Higher spectral efficiency modulations like 64-QAM or 256-QAM are generally more susceptible to interference and jamming because the constellation points are densely packed. An intentional jammer can more easily introduce errors by adding noise. Conversely, simpler modulations like BPSK offer higher security margins against jamming but at the cost of lower data throughput. For sensitive missions, using lower-order modulations with spread spectrum may be prioritized over high video quality. Furthermore, some advanced modulation schemes incorporate physical-layer security techniques, such as artificial noise generation, to enhance confidentiality. These techniques are still experimental but show promise for future drone systems.

As drone technology evolves, modulation techniques are advancing to meet growing demands for higher data rates, better security, and greater adaptability. Several emerging trends are shaping the next generation of drone communication systems.

Orthogonal Frequency-Division Multiplexing (OFDM)

OFDM is a multi-carrier modulation technique that divides the available bandwidth into many closely spaced orthogonal subcarriers. Each subcarrier is modulated with a conventional scheme like QPSK or QAM. OFDM offers high spectral efficiency, excellent resistance to multipath fading (common in urban environments), and the ability to simply adapt to frequency-selective channels. It is the foundation of modern wireless standards such as Wi-Fi, LTE, and 5G. For drones, OFDM is increasingly used for high-bandwidth links, especially in swarms where multiple perspectives need to be streamed simultaneously. However, OFDM has higher peak-to-average power ratio (PAPR), which can be challenging for power-constrained drone transmitters. Techniques to reduce PAPR, such as tone reservation, are being integrated into drone-specific OFDM implementations.

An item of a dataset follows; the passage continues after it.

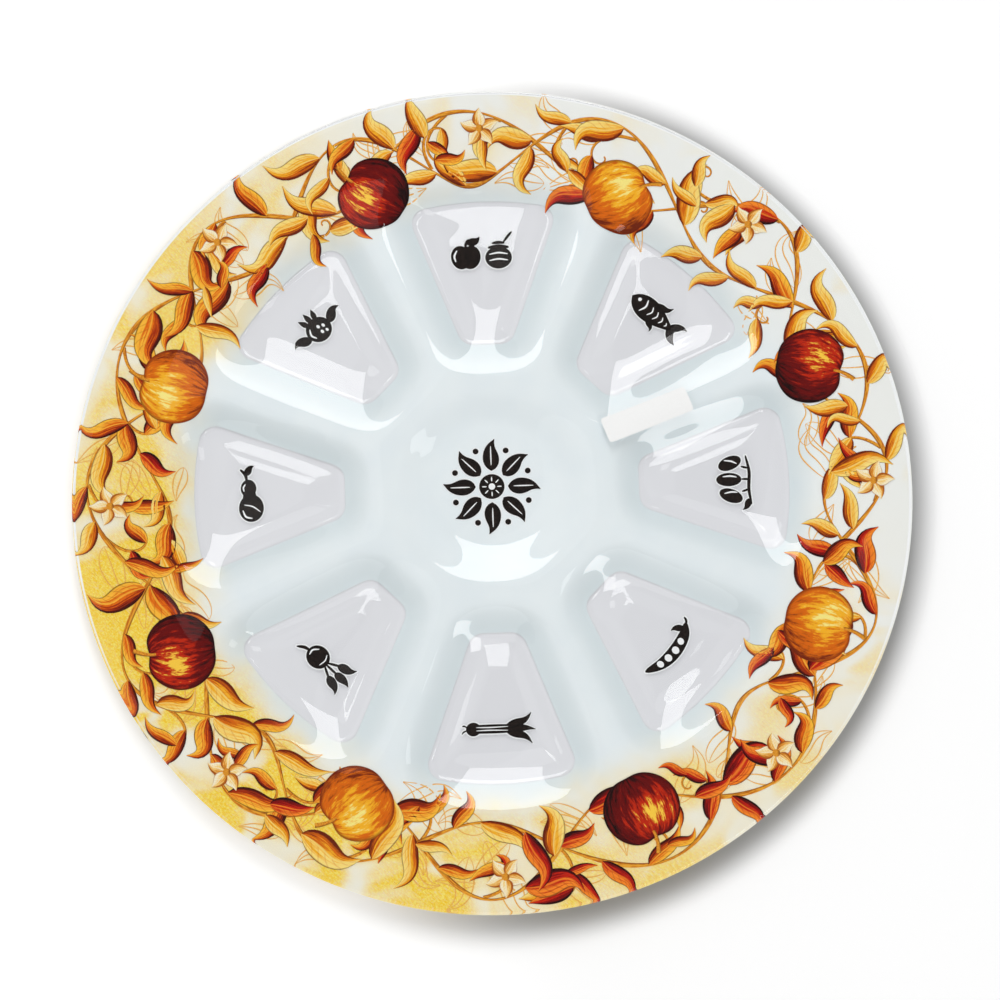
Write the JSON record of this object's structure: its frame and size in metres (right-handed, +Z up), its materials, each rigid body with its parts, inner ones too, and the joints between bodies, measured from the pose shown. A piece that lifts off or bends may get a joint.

Adaptive Modulation and Coding (AMC)

AMC systems continuously monitor channel conditions—such as RSSI, SNR, and bit error rate—and dynamically select the most appropriate modulation and error correction coding scheme. For example, a drone might use 16-QAM with rate-1/2 coding when conditions are moderate, and switch to 64-QAM with rate-3/4 coding when the signal is strong. AMC is already common in cellular and Wi-Fi systems and is being integrated into drone-specific protocols like MAVLink and D-AMC (drone adaptive modulation and coding). This adaptability maximizes throughput while maintaining reliability, making it critical for BVLOS operations where link quality varies widely.

Machine Learning and Cognitive Modulation

Machine learning (ML) algorithms are being explored to predict optimal modulation parameters based on historical data, flight patterns, and real-time spectrum analysis. A cognitive radio on a drone could learn from past flights to choose the best modulation for a given corridor, or to detect adversarial jamming and automatically adjust. While still in research stages, ML-based modulation selection could reduce the complexity of manual configuration and improve security by rapidly adapting to threats. Some experimental systems have already demonstrated improved spectral efficiency using reinforcement learning.

Laser and Optical Modulation

For ultra-secure, high-data-rate links, free-space optical communication (FSOC) using laser modulation is being developed for drones. Optical links are highly directional and narrow, making interception and jamming extremely difficult. They can support multi-gigabit data rates, enabling real-time 4K video from a drone. However, FSOC requires clear line-of-sight and is vulnerable to atmospheric conditions like fog, rain, or turbulence. Hybrid systems that combine RF and optical links are being designed to overcome these limitations, using modulation on both channels and automatically switching based on conditions.

Conclusion

Digital modulation is a cornerstone of drone communication systems, directly affecting data rate, range, power efficiency, and security. No single technique is ideal for all scenarios; instead, a careful balance of multiple modulations, often with adaptive capabilities, is best for meeting diverse mission requirements. From the robustness of BPSK for critical control links to the high throughput of QAM for video streaming, each modulation serves a specific role. As drone applications grow more demanding—such as beyond-visual-line-of-sight flights, swarms, and mission-critical deliveries—advanced modulation methods like OFDM, adaptive modulation and coding, and machine learning-driven selection will become standard. Frequency-hopping and spread-spectrum techniques, combined with encryption, provide a robust security framework that counters eavesdropping and jamming. By understanding and implementing the right modulation strategies, developers and operators can build secure and reliable drone links that meet the needs of diverse and challenging applications, ensuring that these platforms remain safe and effective tools in the modern aerial landscape.